Trapped within the Parreira paradigm, any alteration between this kind of 4-2-2-2 and 3-5-2, despite the changes it brings to the full/wing-backs, it is unsubstantial in terms of how it affects the centre midfield; regardless if one player is positioned as a third centre-back or further ahead as an additional anchorman, both men who assist the two centre-backs are essentially destroyers.

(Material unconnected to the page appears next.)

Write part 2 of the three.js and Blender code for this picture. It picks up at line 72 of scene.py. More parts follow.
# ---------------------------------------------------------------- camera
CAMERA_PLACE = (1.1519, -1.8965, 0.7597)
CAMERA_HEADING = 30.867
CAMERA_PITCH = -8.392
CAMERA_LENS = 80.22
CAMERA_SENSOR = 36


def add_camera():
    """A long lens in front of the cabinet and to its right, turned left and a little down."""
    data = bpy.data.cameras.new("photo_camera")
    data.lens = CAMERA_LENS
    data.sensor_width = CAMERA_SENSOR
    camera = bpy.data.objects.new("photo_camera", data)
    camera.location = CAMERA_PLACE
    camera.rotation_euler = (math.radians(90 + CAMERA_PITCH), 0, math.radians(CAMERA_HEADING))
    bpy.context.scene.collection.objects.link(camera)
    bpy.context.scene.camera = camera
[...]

 With regards the central arrangement of 4-2-2-2, this is not to be confused with the Spanish "double pivot", which basically has two permutations, with the first strand being more accentuated on creativity; destroyer plus organiser (Mascherano and Alonso, Diarra and Gago) or destroyer plus box-to-box dynamo (Albelda and Baraja, Hargreaves and Fletcher, Petit and Vieira).  The unifying factor here in the Spanish school is that roles be not duplicated and the ball does not become bogged down in inertia, as was the case when Capello's Real Madrid 2006-07 played a more Parreira-esque double pivot with two identical destroyers, Diarra and Emerson. Might he have wished to enact a Parreira-style 3-5-2, Capello need only have withdrawn one of the pair to augment the central defence, but the underlying problem would remain that of who could initiate play from the defensive-to-middle thirds, now dragging one of the more advanced midfielders into the vortex: Parreira's system opens a pandora's box with a resultant race towards extremes.

By the same token however, there are Brazilian versions of 3-5-2 which owe little to Parreira and even offer an intriguing contrast to the more rigid European stylings of this system. Such a comparative analysis will be the the subject of a future post here.